Netanyahu and Washington Agree Iran is Bigger Threat

Israeli Prime Minister Benjamin Netanyahu is willing to tear down settlement outposts in the occupied West Bank in return for U.S. backing on its stance on arch-foe Iran, local media reported on Tuesday.

Netanyahu told his right-wing Likud faction on Monday that Israel would have to dismantle what it considers illegal outposts, as demanded by Washington, since the issue of Iran was more important, newspaper reports said.

"I identify the danger and that’s why I am willing to take unpopular steps such as evacuating outposts. The Iranian threat is above everything," the mass-selling Yediot Aharonot quoted Netanyahu as saying.

"There are things on which you have to compromise."

Since returning to the prime minister’s post on March 31, Netanyahu has repeatedly said that Iran’s controversial nuclear drive posed the biggest threat to Israel since its creation in 1948.

At his first meeting with Barack Obama in Washington last week, Netanyahu sought to win support for his stance from the new U.S. president, who has said he is open to dialogue with the Islamic republic.

Obama assured Netanyahu that his diplomatic efforts over Iran’s nuclear drive were not open-ended and told him that "settlements must stop" so that the stalled Middle East process could move forward.

Settlement outposts in the West Bank, which Israel seized from Jordan in the 1967 Arab-Israeli war, are those built without Israeli government approval. However, the international community considers all Jewish settlements on occupied land illegal.

"Soon we will have to take down outposts," Yediot quoted Netanyahu as telling the Likud MPs, most of whom oppose dismantling any settlements in the West Bank, which they consider part of biblical Israel.

"Our relations with the United States are important and we must preserve them," he said. "The situation today is not like the situation back in 1996 and 1999 (during his first term as premier). We mustn’t waste time.

"In this reality, we have to make decisions. We are going to have to subordinate our priorities to existential needs and reach as broad a national unity as possible to repel the danger," he said. 

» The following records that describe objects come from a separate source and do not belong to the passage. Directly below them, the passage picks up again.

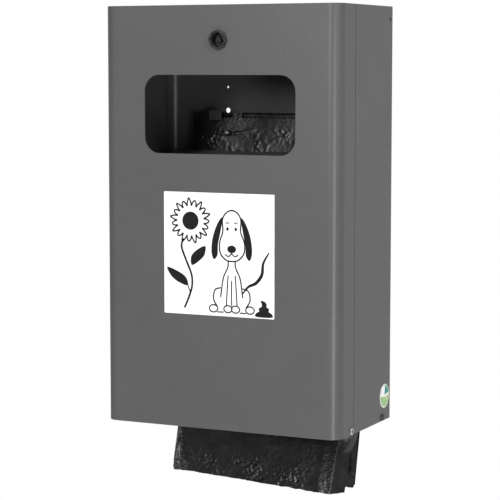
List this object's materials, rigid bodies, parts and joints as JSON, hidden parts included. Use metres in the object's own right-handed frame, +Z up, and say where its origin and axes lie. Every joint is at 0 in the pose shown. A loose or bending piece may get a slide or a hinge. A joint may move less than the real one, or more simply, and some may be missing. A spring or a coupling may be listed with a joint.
{
  "type": "dog waste bag dispenser",
  "caption": "Wall-hung sheet-steel dispenser for dog waste bags, with a windowed door hinged at the bottom, a key lock, and a pack of black bags hanging out below.",
  "frame": {"origin": "middle of the case's flat back face, halfway up the case, where it lies on the wall", "axes": "+Z up, +Y into the wall, -Y out of the door towards the user, +X to the right of someone facing the door"},
  "size_m": [0.249, 0.1413, 0.468],
  "materials": {
    "powder_coat": "fine satin powder coat, anthracite grey",
    "lock_black": "black chromed die-cast zinc",
    "zinc_plate": "zinc-plated steel and plain aluminium rivets",
    "nylon": "black nylon",
    "bag_film": "thin glossy black polyethylene film, creased",
    "header_card": "dull dark grey film welded stiff",
    "white_vinyl": "white label with a black line drawing",
    "green_vinyl": "round green and white sticker"
  },
  "bodies": {
    "case": {"case_shell": "powder_coat", "top_plate": "powder_coat", "lock_strike": "powder_coat", "bag_guide": "powder_coat", "side_lip_left": "powder_coat", "side_lip_right": "powder_coat", "hinge_rivet_left": "zinc_plate", "hinge_rivet_right": "zinc_plate", "hinge_washer_left": "nylon", "hinge_washer_right": "nylon", "guide_rivet_left": "zinc_plate", "guide_rivet_right": "zinc_plate", "hanger_pin_left": "zinc_plate", "hanger_pin_right": "zinc_plate", "round_sticker": "green_vinyl", "bag_stack_back": "bag_film", "bag_stack_front": "bag_film", "header_tab": "header_card"},
    "door": {"door_panel": "powder_coat", "pictogram_label": "white_vinyl", "lock_housing": "lock_black", "lock_washer": "zinc_plate", "lock_nut": "zinc_plate"},
    "lock": {"lock_core": "lock_black", "lock_cam": "zinc_plate", "cam_screw": "zinc_plate"},
    "next_bag": {"loose_bag": "bag_film"}
  },
  "joints": [
    {"name": "door_hinge", "type": "hinge", "parent": "case", "child": "door", "pos_m": [0, -0.1077, -0.1961], "axis": [1, 0, 0], "range_deg": [0, 110]},
    {"name": "lock_turn", "type": "hinge", "parent": "door", "child": "lock", "pos_m": [0, -0.13, 0.1675], "axis": [0, 1, 0], "range_deg": [0, 90]},
    {"name": "next_bag_pull", "type": "slide", "parent": "case", "child": "next_bag", "axis": [0, 0, -1], "range_m": [0, 0.3]}
  ]
}
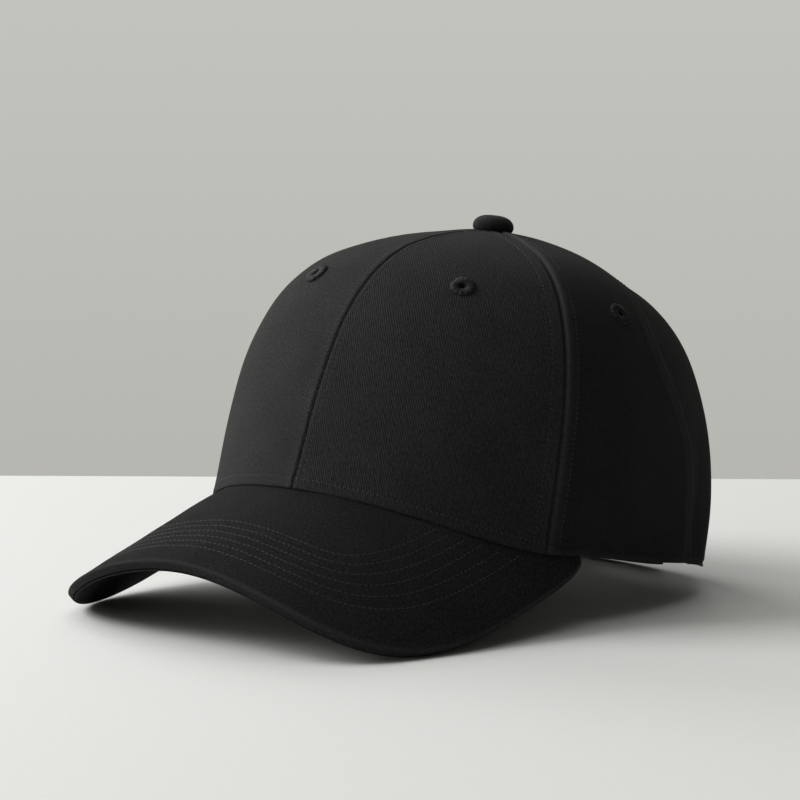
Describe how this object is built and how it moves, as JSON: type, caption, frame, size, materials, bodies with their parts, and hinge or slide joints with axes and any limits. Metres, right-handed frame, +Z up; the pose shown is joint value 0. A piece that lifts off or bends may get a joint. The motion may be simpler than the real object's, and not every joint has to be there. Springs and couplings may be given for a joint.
{
  "type": "baseball cap",
  "caption": "Structured panelled baseball cap with a pre-curved stitched visor, covered top button and a hook-and-loop closure strap across an arched rear opening.",
  "frame": {"origin": "centre of the bounding box on the surface that the cap stands on", "axes": "+Z up, -Y towards the visor, +X to the wearer's left"},
  "size_m": [0.1786, 0.2452, 0.1408],
  "materials": {
    "crown_twill": "black cotton twill, matt with a faint diagonal rib",
    "visor_twill": "black brushed cotton, matt and slightly speckled",
    "trim_tape": "black woven tape, matt",
    "sweatband_cloth": "black cotton twill, fine and soft",
    "buckram": "stiff open-weave backing cloth, dark grey",
    "thread": "black polyester embroidery thread, slight sheen",
    "visor_plastic": "moulded polyethylene board, matt",
    "hook_tape": "black moulded hooks on woven tape",
    "loop_tape": "black fuzzy loop pile",
    "button_metal": "pressed steel, plain"
  },
  "bodies": {
    "cap": {"front_panel_left": "crown_twill", "side_panel_left": "crown_twill", "rear_panel_left": "crown_twill", "front_buckram_left": "buckram", "seam_tape_side_left": "trim_tape", "seam_tape_back_left": "trim_tape", "front_panel_right": "crown_twill", "side_panel_right": "crown_twill", "rear_panel_right": "crown_twill", "front_buckram_right": "buckram", "seam_tape_side_right": "trim_tape", "seam_tape_back_right": "trim_tape", "seam_tape_front_centre": "trim_tape", "seam_tape_rear_centre": "trim_tape", "rear_opening_binding": "trim_tape", "strap_anchor": "trim_tape", "closure_tab": "trim_tape", "sweatband": "sweatband_cloth", "eyelet_front_left": "thread", "eyelet_front_right": "thread", "eyelet_side_left": "thread", "eyelet_side_right": "thread", "eyelet_rear_left": "thread", "eyelet_rear_right": "thread", "visor_top_cover": "visor_twill", "visor_under_cover": "visor_twill", "visor_board": "visor_plastic", "loop_patch": "loop_tape", "button_cover": "crown_twill", "button_shell": "button_metal", "button_rivet": "button_metal"},
    "strap": {"closure_strap": "trim_tape", "hook_patch": "hook_tape"}
  },
  "joints": [
    {"name": "strap_peel", "type": "hinge", "parent": "cap", "child": "strap", "pos_m": [-0.03146, 0.11848, 0.01292], "axis": [0.0325, 0.1122, 0.9931], "range_deg": [0, 100]}
  ]
}
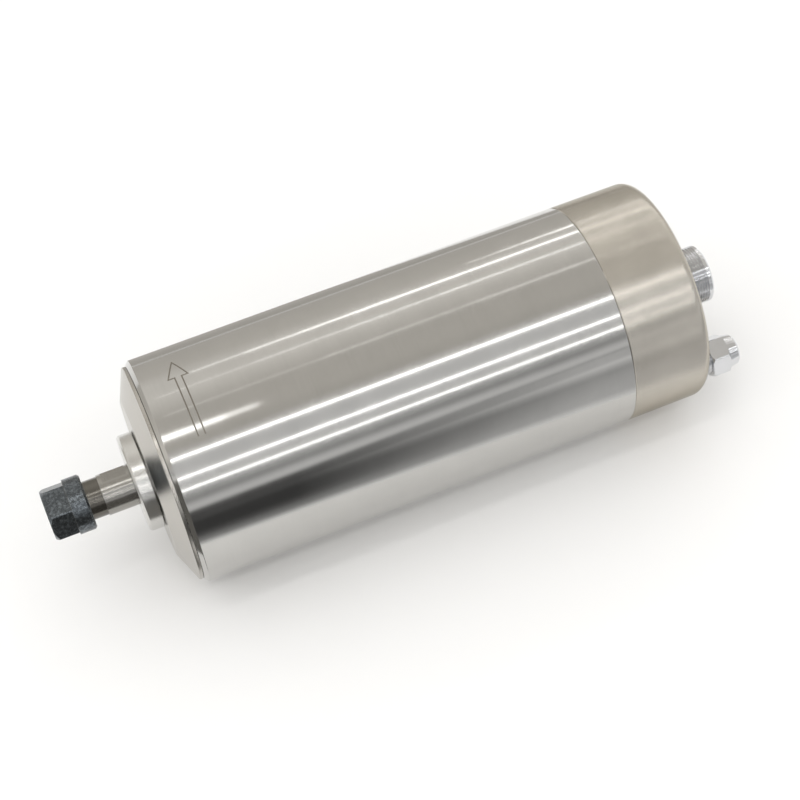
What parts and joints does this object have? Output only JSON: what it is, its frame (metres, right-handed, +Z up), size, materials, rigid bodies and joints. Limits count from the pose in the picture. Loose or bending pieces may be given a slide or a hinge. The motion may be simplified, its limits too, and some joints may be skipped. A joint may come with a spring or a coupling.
{
  "type": "motor spindle",
  "caption": "Water-cooled motor spindle with a polished round body, collet nose in front, and a threaded connector and hose fittings on the rear cover.",
  "frame": {"origin": "on the spindle's axis, where the clamping cylinder begins behind its front chamfer", "axes": "+X runs along the axis from the collet nose to the rear cover; +Z is up and the hose fittings sit below the axis; +Y completes the right-handed frame"},
  "size_m": [0.2473, 0.08, 0.08],
  "materials": {
    "polished_steel": "finely turned and polished, with long sharp highlights",
    "satin_bell": "satin turned",
    "turned_cap": "bright turned",
    "ground_steel": "ground and polished",
    "blackened_steel": "black oxide",
    "blasted_cover": "matt, fine blasted",
    "plated_brass": "nickel plated",
    "contact_brass": "bright",
    "moulded_insert": "moulded",
    "plain_steel": "machined",
    "jacket_aluminium": "machined",
    "seal_rubber": "smooth",
    "core_steel": "stacked sheets",
    "winding_copper": "enamelled wire",
    "lead_rubber": "smooth sleeve",
    "cage_plastic": "moulded"
  },
  "bodies": {
    "housing": {"body_tube": "polished_steel", "front_bell": "satin_bell", "front_bearing_retainer": "plain_steel", "retainer_screws": "blackened_steel", "front_bearing_1_outer_ring": "ground_steel", "front_bearing_2_outer_ring": "ground_steel", "rear_bearing_outer_ring": "ground_steel", "water_jacket": "jacket_aluminium", "jacket_seals": "seal_rubber", "stator_core": "core_steel", "stator_winding": "winding_copper", "rear_bearing_housing": "jacket_aluminium", "preload_disc_spring": "plain_steel", "rear_cover": "blasted_cover", "cover_screws": "blackened_steel", "port_seals": "seal_rubber", "connector_shell": "plated_brass", "connector_lock_nut": "plated_brass", "connector_insert": "moulded_insert", "connector_pins": "contact_brass", "inlet_nipple": "plated_brass", "outlet_nipple": "plated_brass", "phase_leads": "lead_rubber"},
    "spindle": {"spindle_shaft": "ground_steel", "dust_cap": "turned_cap", "bearing_lock_nut": "plain_steel", "rotor_core": "core_steel", "rotor_cage": "jacket_aluminium", "rear_distance_sleeve": "plain_steel", "rear_circlip": "plain_steel", "front_bearing_1_inner_ring": "ground_steel", "front_bearing_2_inner_ring": "ground_steel", "rear_bearing_inner_ring": "ground_steel"},
    "front_ball_set_1": {"front_bearing_1_cage": "cage_plastic", "front_bearing_1_balls": "ground_steel"},
    "front_ball_set_2": {"front_bearing_2_cage": "cage_plastic", "front_bearing_2_balls": "ground_steel"},
    "rear_ball_set": {"rear_bearing_cage": "cage_plastic", "rear_bearing_balls": "ground_steel"},
    "collet": {"spring_collet": "ground_steel"},
    "collet_nut": {"collet_nut": "blackened_steel"},
    "inlet_olive": {"inlet_olive": "contact_brass"},
    "inlet_union_nut": {"inlet_union_nut": "plated_brass"},
    "outlet_olive": {"outlet_olive": "contact_brass"},
    "outlet_union_nut": {"outlet_union_nut": "plated_brass"}
  },
  "joints": [
    {"name": "spindle_spin", "type": "hinge", "parent": "housing", "child": "spindle", "pos_m": [0, 0, 0], "axis": [1, 0, 0], "continuous": true},
    {"name": "front_ball_set_1_spin", "type": "hinge", "parent": "housing", "child": "front_ball_set_1", "pos_m": [0.0025, 0, 0], "axis": [1, 0, 0], "continuous": true},
    {"name": "front_ball_set_2_spin", "type": "hinge", "parent": "housing", "child": "front_ball_set_2", "pos_m": [0.0125, 0, 0], "axis": [1, 0, 0], "continuous": true},
    {"name": "rear_ball_set_spin", "type": "hinge", "parent": "housing", "child": "rear_ball_set", "pos_m": [0.146, 0, 0], "axis": [1, 0, 0], "continuous": true},
    {"name": "collet_slide", "type": "slide", "parent": "spindle", "child": "collet", "axis": [-1, 0, 0], "range_m": [0, 0.0105]},
    {"name": "collet_nut_turn", "type": "hinge", "parent": "collet", "child": "collet_nut", "pos_m": [-0.043, 0, 0], "axis": [-1, 0, 0], "range_deg": [0, 5040]},
    {"name": "inlet_olive_slide", "type": "slide", "parent": "housing", "child": "inlet_olive", "axis": [1, 0, 0], "range_m": [0, 0.0055]},
    {"name": "inlet_union_nut_turn", "type": "hinge", "parent": "inlet_olive", "child": "inlet_union_nut", "pos_m": [0.2043, -0.02093, -0.02093], "axis": [1, 0, 0], "range_deg": [0, 1980]},
    {"name": "outlet_olive_slide", "type": "slide", "parent": "housing", "child": "outlet_olive", "axis": [1, 0, 0], "range_m": [0, 0.0055]},
    {"name": "outlet_union_nut_turn", "type": "hinge", "parent": "outlet_olive", "child": "outlet_union_nut", "pos_m": [0.2043, 0.02093, -0.02093], "axis": [1, 0, 0], "range_deg": [0, 1980]}
  ],
  "couplings": [
    {"joint": "front_ball_set_1_spin", "follows": "spindle_spin", "ratio": 0.40846},
    {"joint": "front_ball_set_2_spin", "follows": "spindle_spin", "ratio": 0.40846},
    {"joint": "rear_ball_set_spin", "follows": "spindle_spin", "ratio": 0.39872},
    {"joint": "collet_slide", "follows": "collet_nut_turn", "m_per_rad": 0.00011937},
    {"joint": "inlet_olive_slide", "follows": "inlet_union_nut_turn", "m_per_rad": 0.00015915},
    {"joint": "outlet_olive_slide", "follows": "outlet_union_nut_turn", "m_per_rad": 0.00015915}
  ]
}
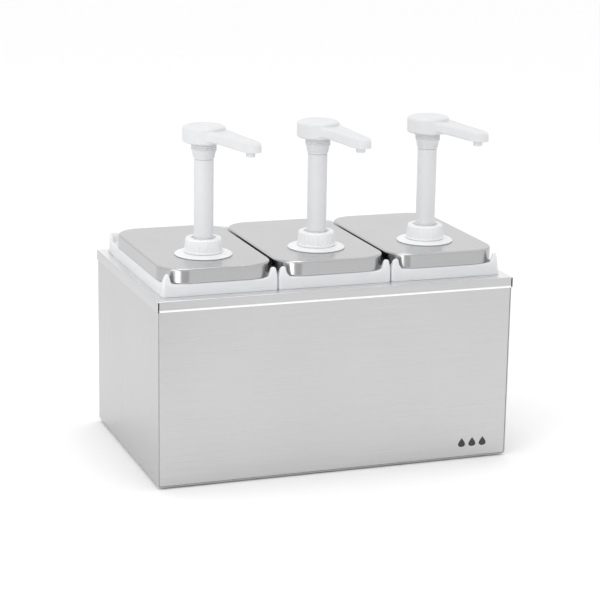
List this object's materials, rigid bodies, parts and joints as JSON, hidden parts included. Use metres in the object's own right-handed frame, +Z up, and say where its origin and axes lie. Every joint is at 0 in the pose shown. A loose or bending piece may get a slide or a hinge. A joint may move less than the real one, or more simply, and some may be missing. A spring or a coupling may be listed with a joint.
{
  "type": "condiment pump dispenser",
  "caption": "Countertop stainless cabinet holding lift-out plastic sauce containers side by side, each with a pressed steel lid and a spring-return hand pump whose spout swivels.",
  "frame": {"origin": "on the table, under the centre of the cabinet's bounding box", "axes": "+X to the user's right along the row of containers, +Y from front to back, +Z up"},
  "size_m": [0.4024, 0.2534, 0.3725],
  "materials": {
    "cabinet_steel": "brushed stainless sheet, grain along each panel's length",
    "lid_steel": "pressed stainless, satin top and polished skirt",
    "container_plastic": "white moulded plastic, slightly translucent",
    "pump_plastic": "white moulded plastic, soft sheen",
    "spring_steel": "bright drawn wire",
    "ball_steel": "polished steel balls",
    "foot_rubber": "matt black stick-on pads"
  },
  "bodies": {
    "cabinet": {"cabinet_wrapper": "cabinet_steel", "front_panel": "cabinet_steel", "back_panel": "cabinet_steel", "top_frame": "cabinet_steel", "foot_front_left": "foot_rubber", "foot_front_right": "foot_rubber", "foot_back_left": "foot_rubber", "foot_back_right": "foot_rubber"},
    "container_left": {"container_left": "container_plastic"},
    "lid_left": {"lid_left": "lid_steel", "mounting_flange_left": "pump_plastic", "retaining_nut_left": "pump_plastic", "collar_nut_left": "pump_plastic", "stem_guide_left": "pump_plastic", "pump_cylinder_left": "pump_plastic", "foot_valve_left": "pump_plastic", "dip_tube_left": "pump_plastic", "return_spring_left": "spring_steel"},
    "inlet_ball_left": {"inlet_ball_left": "ball_steel"},
    "piston_left": {"piston_left": "pump_plastic"},
    "outlet_ball_left": {"outlet_ball_left": "ball_steel"},
    "head_left": {"stem_left": "pump_plastic", "pump_head_left": "pump_plastic", "nozzle_left": "pump_plastic"},
    "container_middle": {"container_middle": "container_plastic"},
    "lid_middle": {"lid_middle": "lid_steel", "mounting_flange_middle": "pump_plastic", "retaining_nut_middle": "pump_plastic", "collar_nut_middle": "pump_plastic", "stem_guide_middle": "pump_plastic", "pump_cylinder_middle": "pump_plastic", "foot_valve_middle": "pump_plastic", "dip_tube_middle": "pump_plastic", "return_spring_middle": "spring_steel"},
    "inlet_ball_middle": {"inlet_ball_middle": "ball_steel"},
    "piston_middle": {"piston_middle": "pump_plastic"},
    "outlet_ball_middle": {"outlet_ball_middle": "ball_steel"},
    "head_middle": {"stem_middle": "pump_plastic", "pump_head_middle": "pump_plastic", "nozzle_middle": "pump_plastic"},
    "container_right": {"container_right": "container_plastic"},
    "lid_right": {"lid_right": "lid_steel", "mounting_flange_right": "pump_plastic", "retaining_nut_right": "pump_plastic", "collar_nut_right": "pump_plastic", "stem_guide_right": "pump_plastic", "pump_cylinder_right": "pump_plastic", "foot_valve_right": "pump_plastic", "dip_tube_right": "pump_plastic", "return_spring_right": "spring_steel"},
    "inlet_ball_right": {"inlet_ball_right": "ball_steel"},
    "piston_right": {"piston_right": "pump_plastic"},
    "outlet_ball_right": {"outlet_ball_right": "ball_steel"},
    "head_right": {"stem_right": "pump_plastic", "pump_head_right": "pump_plastic", "nozzle_right": "pump_plastic"}
  },
  "joints": [
    {"name": "container_lift_left", "type": "slide", "parent": "cabinet", "child": "container_left", "axis": [0, 0, 1], "range_m": [0, 0.2]},
    {"name": "lid_lift_left", "type": "slide", "parent": "container_left", "child": "lid_left", "axis": [0, 0, 1], "range_m": [0, 0.21]},
    {"name": "pump_press_left", "type": "slide", "parent": "lid_left", "child": "piston_left", "axis": [0, 0, -1], "range_m": [0, 0.084], "stiffness_N_per_m": 150, "springref_m": -0.03, "deforming": ["return_spring_left"]},
    {"name": "spout_swivel_left", "type": "hinge", "parent": "piston_left", "child": "head_left", "pos_m": [-0.128, -0.049, 0.36], "axis": [0, 0, 1], "continuous": true},
    {"name": "inlet_ball_rise_left", "type": "slide", "parent": "lid_left", "child": "inlet_ball_left", "axis": [0, 0, 1], "range_m": [0, 0.004]},
    {"name": "outlet_ball_rise_left", "type": "slide", "parent": "piston_left", "child": "outlet_ball_left", "axis": [0, 0, 1], "range_m": [0, 0.0035]},
    {"name": "container_lift_middle", "type": "slide", "parent": "cabinet", "child": "container_middle", "axis": [0, 0, 1], "range_m": [0, 0.2]},
    {"name": "lid_lift_middle", "type": "slide", "parent": "container_middle", "child": "lid_middle", "axis": [0, 0, 1], "range_m": [0, 0.21]},
    {"name": "pump_press_middle", "type": "slide", "parent": "lid_middle", "child": "piston_middle", "axis": [0, 0, -1], "range_m": [0, 0.084], "stiffness_N_per_m": 150, "springref_m": -0.03, "deforming": ["return_spring_middle"]},
    {"name": "spout_swivel_middle", "type": "hinge", "parent": "piston_middle", "child": "head_middle", "pos_m": [0, -0.049, 0.36], "axis": [0, 0, 1], "continuous": true},
    {"name": "inlet_ball_rise_middle", "type": "slide", "parent": "lid_middle", "child": "inlet_ball_middle", "axis": [0, 0, 1], "range_m": [0, 0.004]},
    {"name": "outlet_ball_rise_middle", "type": "slide", "parent": "piston_middle", "child": "outlet_ball_middle", "axis": [0, 0, 1], "range_m": [0, 0.0035]},
    {"name": "container_lift_right", "type": "slide", "parent": "cabinet", "child": "container_right", "axis": [0, 0, 1], "range_m": [0, 0.2]},
    {"name": "lid_lift_right", "type": "slide", "parent": "container_right", "child": "lid_right", "axis": [0, 0, 1], "range_m": [0, 0.21]},
    {"name": "pump_press_right", "type": "slide", "parent": "lid_right", "child": "piston_right", "axis": [0, 0, -1], "range_m": [0, 0.084], "stiffness_N_per_m": 150, "springref_m": -0.03, "deforming": ["return_spring_right"]},
    {"name": "spout_swivel_right", "type": "hinge", "parent": "piston_right", "child": "head_right", "pos_m": [0.128, -0.049, 0.36], "axis": [0, 0, 1], "continuous": true},
    {"name": "inlet_ball_rise_right", "type": "slide", "parent": "lid_right", "child": "inlet_ball_right", "axis": [0, 0, 1], "range_m": [0, 0.004]},
    {"name": "outlet_ball_rise_right", "type": "slide", "parent": "piston_right", "child": "outlet_ball_right", "axis": [0, 0, 1], "range_m": [0, 0.0035]}
  ]
}
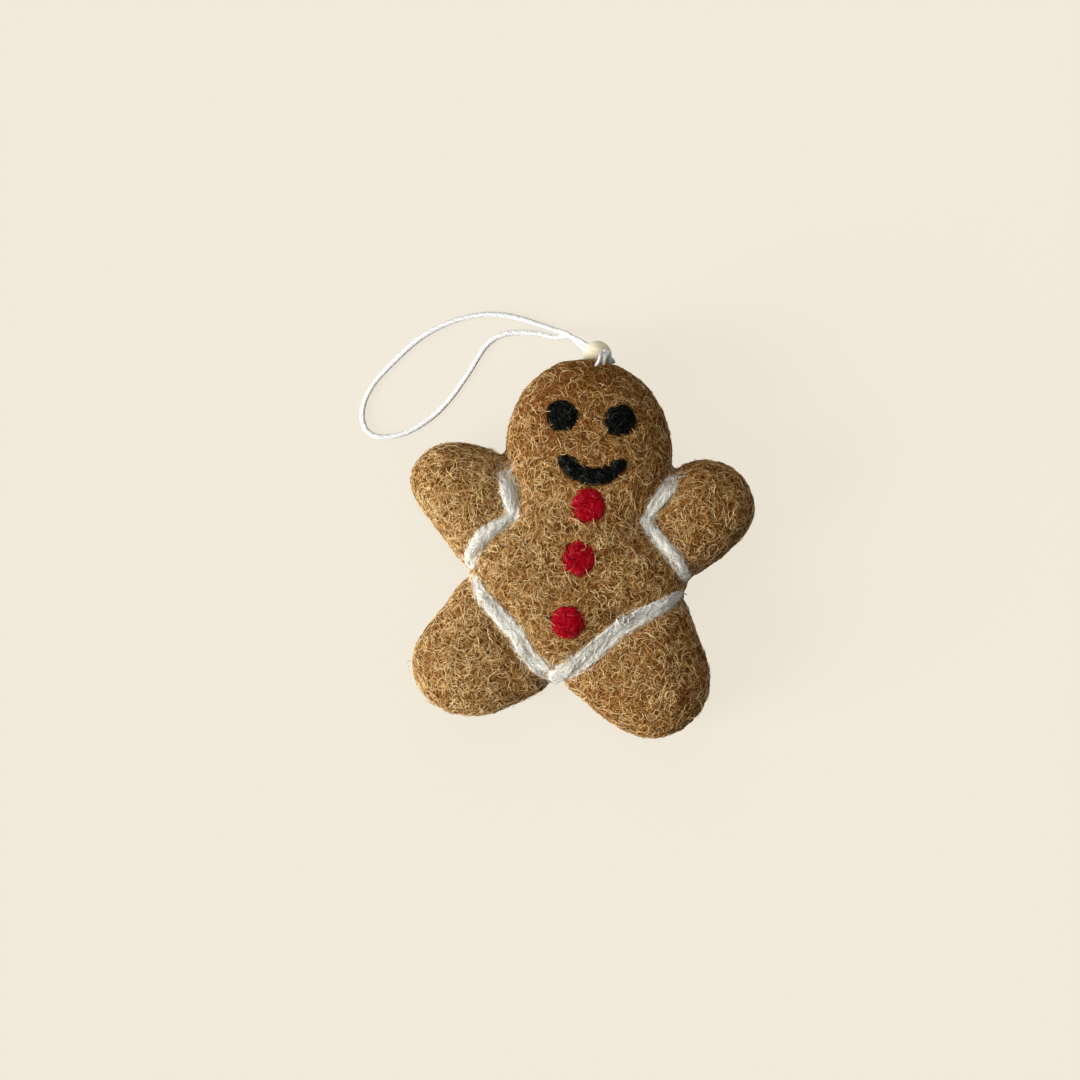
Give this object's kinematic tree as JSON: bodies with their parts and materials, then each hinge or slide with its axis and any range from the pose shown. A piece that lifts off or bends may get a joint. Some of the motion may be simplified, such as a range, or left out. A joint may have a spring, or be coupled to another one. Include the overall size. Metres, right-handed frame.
{
  "type": "felt christmas ornament",
  "caption": "Plump needle-felted gingerbread figure with felt face, buttons and wool icing, hung by a cotton cord loop threaded through a wooden bead.",
  "frame": {"origin": "on the surface that the figure lies on, under the middle of its box, without the hanging cord and its bead", "axes": "+Z out of the figure's front, +Y towards the crown of its head, +X towards its right in the picture"},
  "size_m": [0.1133, 0.1147, 0.0275],
  "materials": {
    "brown_felt": "needle-felted brown wool with curly surface fibres",
    "black_felt": "needle-felted black wool",
    "red_felt": "needle-felted red wool",
    "white_wool": "undyed white wool roving",
    "bead_wood": "bare turned wood, fine sanded",
    "cord_cotton": "twisted white cotton cord"
  },
  "bodies": {
    "ornament": {"torso": "brown_felt", "head": "brown_felt", "arm_left": "brown_felt", "arm_right": "brown_felt", "leg_left": "brown_felt", "leg_right": "brown_felt", "eye_left": "black_felt", "eye_right": "black_felt", "mouth": "black_felt", "button_top": "red_felt", "button_middle": "red_felt", "button_bottom": "red_felt", "icing_left_arm": "white_wool", "icing_right_arm": "white_wool", "icing_left_hip": "white_wool", "icing_right_hip": "white_wool", "cord_knot": "cord_cotton", "hanging_cord": "cord_cotton", "cord_stitch": "cord_cotton"},
    "bead": {"wooden_bead": "bead_wood"}
  },
  "joints": [
    {"name": "bead_slide", "type": "slide", "parent": "ornament", "child": "bead", "axis": [-0.75, 0.433, -0.5], "range_m": [0, 0.006]}
  ]
}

Israel and Western powers fear Iran’s nuclear drive is a cover for efforts to built atomic weapons, claims repeatedly denied by Tehran which vowed to press on with its activities.

Israel itself is widely believed to be the only nuclear armed state in the Middle East but adopts a policy of neither confirming nor denying whether it has a nuclear arsenal.

Both Israel’s defense minister and army chief said this week that they thought chances were low that US dialogue would succeed in halting Iran’s controversial nuclear activities.

Under the 2003 international "roadmap" peace plan, Israel committed to dismantling outposts erected since March 2001 and a government commission later determined there were 26 such structures in the West Bank.

Although most members of his government fiercely oppose freezing settlement activity, Netanyahu became convinced during his Washington visit that he must press ahead with the policy, media reports said.

"The penny has dropped for Netanyahu," wrote Yediot. "He now knows that the Obama administration isn’t willing to concede the linkage… between Iran and the settlements," it said.

"If Israel wants Washington to help it stop Iran’s nuclear armament, it is going to have to hold up its end of the bargain… to stop expanding its settlements… and to remove the illegal settlement outposts."

Israel has repeatedly said it was not ruling out a military strike on Iran’s nuclear facilities, but U.S. officials have warned against such action.